Now for my amusing crazy street person story: when I lived in Santa Monica, every once in a while I would encounter an older (65ish?) decently dressed and groomed blonde woman while shopping, or walking on the street, and half the time she would say: “You’re cute. What is your heritage?” Due to the repeat questionings, I assumed she had memory problems, and due to the nature of the questioning, I assumed she was some sort of extreme grandma cougar (I was and still am in my early 20s). Some time later this encounter was repeated when I was out with a couple of friends. This time she hit on my friend who was even younger than me. Not only has he been the subject of her advances before, but we found out from our Beverly Hills-dwelling friend (who had never been hit on by her, I think by virtue of being female) that she is the “walking lady of Beverly Hills,” and apparently resides there. The lesson here is that not all crazy street people in LA are homeless, or even living in poverty.

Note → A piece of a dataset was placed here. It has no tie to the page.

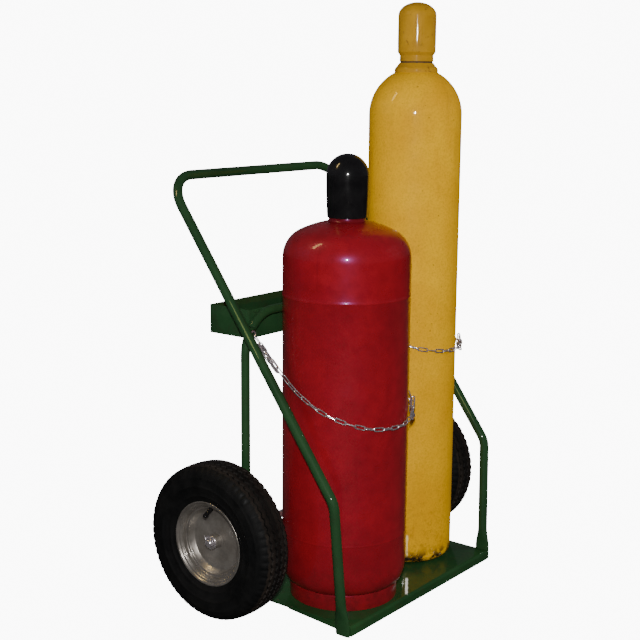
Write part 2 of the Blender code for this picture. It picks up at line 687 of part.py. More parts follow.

DUDE I’VE MET THAT LADY. She said that to me when I while I was talking on the phone one time at the intersection of Wilshire and Doheny. She is fucking crazy. Some other time I saw her doing aerobics while pulling a hand cart around.
I actually live sort of near Skidrow. At night sometimes you can hear them moaning when you leave the windows open.
Enjoyable post. I grew up in LA and I’d have to agree with the LA being the spot to go if homeless. Although in Berkeley you can get foot massages and other interesting things: http://www.indybay.org/newsitems/2003/07/18/16286561.php
I was walking down Haight St. in SF today and saw a homeless kid with a sign saying “need money for a handgun and PCP, make money make money”
Lots of competition and crazy in SF, that’s for sure.